■ GIVEN INSTRUCTION: Retype, exactly as written, every line from the one containing "for thing in" down to the one containing "before = set(bpy.data.objects)", including both, and nothing else.

■ RECORDED DATA:
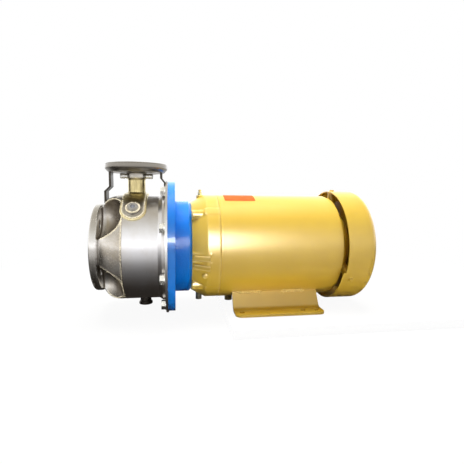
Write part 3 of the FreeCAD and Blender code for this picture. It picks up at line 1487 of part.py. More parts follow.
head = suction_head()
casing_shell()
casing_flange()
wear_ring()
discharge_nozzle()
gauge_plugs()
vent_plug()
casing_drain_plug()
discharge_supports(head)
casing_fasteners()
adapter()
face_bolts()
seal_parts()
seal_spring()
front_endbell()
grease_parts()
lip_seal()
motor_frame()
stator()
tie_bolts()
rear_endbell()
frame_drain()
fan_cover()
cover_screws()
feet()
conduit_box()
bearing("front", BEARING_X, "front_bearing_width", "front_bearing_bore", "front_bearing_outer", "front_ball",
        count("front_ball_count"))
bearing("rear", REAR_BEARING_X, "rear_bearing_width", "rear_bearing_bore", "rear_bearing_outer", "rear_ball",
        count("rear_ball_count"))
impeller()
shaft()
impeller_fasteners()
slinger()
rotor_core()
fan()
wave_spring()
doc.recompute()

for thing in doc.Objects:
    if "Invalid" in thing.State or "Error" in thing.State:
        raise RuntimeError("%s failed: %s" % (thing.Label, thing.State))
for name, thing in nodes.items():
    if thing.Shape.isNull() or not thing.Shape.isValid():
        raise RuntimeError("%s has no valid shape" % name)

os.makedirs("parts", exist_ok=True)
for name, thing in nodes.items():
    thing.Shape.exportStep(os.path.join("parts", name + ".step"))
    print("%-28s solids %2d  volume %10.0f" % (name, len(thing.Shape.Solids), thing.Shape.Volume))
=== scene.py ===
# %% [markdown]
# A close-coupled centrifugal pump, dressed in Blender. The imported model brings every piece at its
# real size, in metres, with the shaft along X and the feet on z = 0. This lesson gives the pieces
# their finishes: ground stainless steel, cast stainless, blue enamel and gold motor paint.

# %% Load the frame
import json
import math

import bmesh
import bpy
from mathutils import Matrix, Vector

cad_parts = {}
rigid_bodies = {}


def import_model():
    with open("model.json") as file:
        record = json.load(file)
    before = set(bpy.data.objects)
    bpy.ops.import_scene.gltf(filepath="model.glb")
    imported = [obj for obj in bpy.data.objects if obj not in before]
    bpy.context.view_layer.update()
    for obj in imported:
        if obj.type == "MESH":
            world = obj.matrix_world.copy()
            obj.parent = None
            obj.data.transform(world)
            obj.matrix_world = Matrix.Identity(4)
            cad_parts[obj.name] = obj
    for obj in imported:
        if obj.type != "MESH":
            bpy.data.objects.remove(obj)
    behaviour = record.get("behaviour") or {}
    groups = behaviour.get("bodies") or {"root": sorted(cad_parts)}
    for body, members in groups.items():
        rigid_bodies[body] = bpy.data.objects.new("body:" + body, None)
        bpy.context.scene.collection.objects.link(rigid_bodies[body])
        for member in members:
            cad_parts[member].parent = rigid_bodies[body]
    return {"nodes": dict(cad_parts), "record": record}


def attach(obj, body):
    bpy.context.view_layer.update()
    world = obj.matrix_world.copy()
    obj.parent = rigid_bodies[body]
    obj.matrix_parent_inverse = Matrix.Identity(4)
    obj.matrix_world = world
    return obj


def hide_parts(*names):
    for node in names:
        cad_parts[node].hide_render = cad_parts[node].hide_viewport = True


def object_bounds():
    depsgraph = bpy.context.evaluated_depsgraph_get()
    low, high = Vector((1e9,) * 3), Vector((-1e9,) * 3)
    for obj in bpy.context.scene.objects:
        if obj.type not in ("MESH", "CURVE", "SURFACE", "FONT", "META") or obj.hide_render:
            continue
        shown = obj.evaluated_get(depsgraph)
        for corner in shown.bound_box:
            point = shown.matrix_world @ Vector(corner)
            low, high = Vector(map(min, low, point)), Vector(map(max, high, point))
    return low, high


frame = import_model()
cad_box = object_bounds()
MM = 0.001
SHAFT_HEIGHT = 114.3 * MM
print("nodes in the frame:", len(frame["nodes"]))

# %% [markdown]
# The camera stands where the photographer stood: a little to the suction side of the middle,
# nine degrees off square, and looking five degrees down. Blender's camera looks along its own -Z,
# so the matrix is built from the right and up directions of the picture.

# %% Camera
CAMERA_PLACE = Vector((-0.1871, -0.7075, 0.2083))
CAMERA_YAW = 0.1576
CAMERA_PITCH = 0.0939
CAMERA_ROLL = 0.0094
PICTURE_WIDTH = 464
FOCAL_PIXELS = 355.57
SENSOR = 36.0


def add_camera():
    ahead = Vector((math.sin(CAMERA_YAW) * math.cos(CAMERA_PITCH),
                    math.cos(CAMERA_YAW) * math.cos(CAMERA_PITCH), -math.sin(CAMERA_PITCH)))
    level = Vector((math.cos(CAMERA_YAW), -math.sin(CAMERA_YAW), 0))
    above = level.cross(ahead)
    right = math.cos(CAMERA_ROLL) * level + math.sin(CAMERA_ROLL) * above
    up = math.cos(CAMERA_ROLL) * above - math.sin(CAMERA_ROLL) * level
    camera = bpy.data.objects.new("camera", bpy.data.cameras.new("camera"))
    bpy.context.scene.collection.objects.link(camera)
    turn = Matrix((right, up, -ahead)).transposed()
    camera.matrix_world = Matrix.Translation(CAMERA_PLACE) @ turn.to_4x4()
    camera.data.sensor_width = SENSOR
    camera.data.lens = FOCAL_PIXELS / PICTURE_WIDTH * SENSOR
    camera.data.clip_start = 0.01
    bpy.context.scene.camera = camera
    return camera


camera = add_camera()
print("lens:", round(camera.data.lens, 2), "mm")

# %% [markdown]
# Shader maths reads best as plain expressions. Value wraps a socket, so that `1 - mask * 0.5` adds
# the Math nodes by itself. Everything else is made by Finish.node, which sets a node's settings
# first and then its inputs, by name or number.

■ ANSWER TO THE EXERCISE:
for thing in doc.Objects:
    if "Invalid" in thing.State or "Error" in thing.State:
        raise RuntimeError("%s failed: %s" % (thing.Label, thing.State))
for name, thing in nodes.items():
    if thing.Shape.isNull() or not thing.Shape.isValid():
        raise RuntimeError("%s has no valid shape" % name)

os.makedirs("parts", exist_ok=True)
for name, thing in nodes.items():
    thing.Shape.exportStep(os.path.join("parts", name + ".step"))
    print("%-28s solids %2d  volume %10.0f" % (name, len(thing.Shape.Solids), thing.Shape.Volume))
=== scene.py ===
# %% [markdown]
# A close-coupled centrifugal pump, dressed in Blender. The imported model brings every piece at its
# real size, in metres, with the shaft along X and the feet on z = 0. This lesson gives the pieces
# their finishes: ground stainless steel, cast stainless, blue enamel and gold motor paint.

# %% Load the frame
import json
import math

import bmesh
import bpy
from mathutils import Matrix, Vector

cad_parts = {}
rigid_bodies = {}


def import_model():
    with open("model.json") as file:
        record = json.load(file)
    before = set(bpy.data.objects)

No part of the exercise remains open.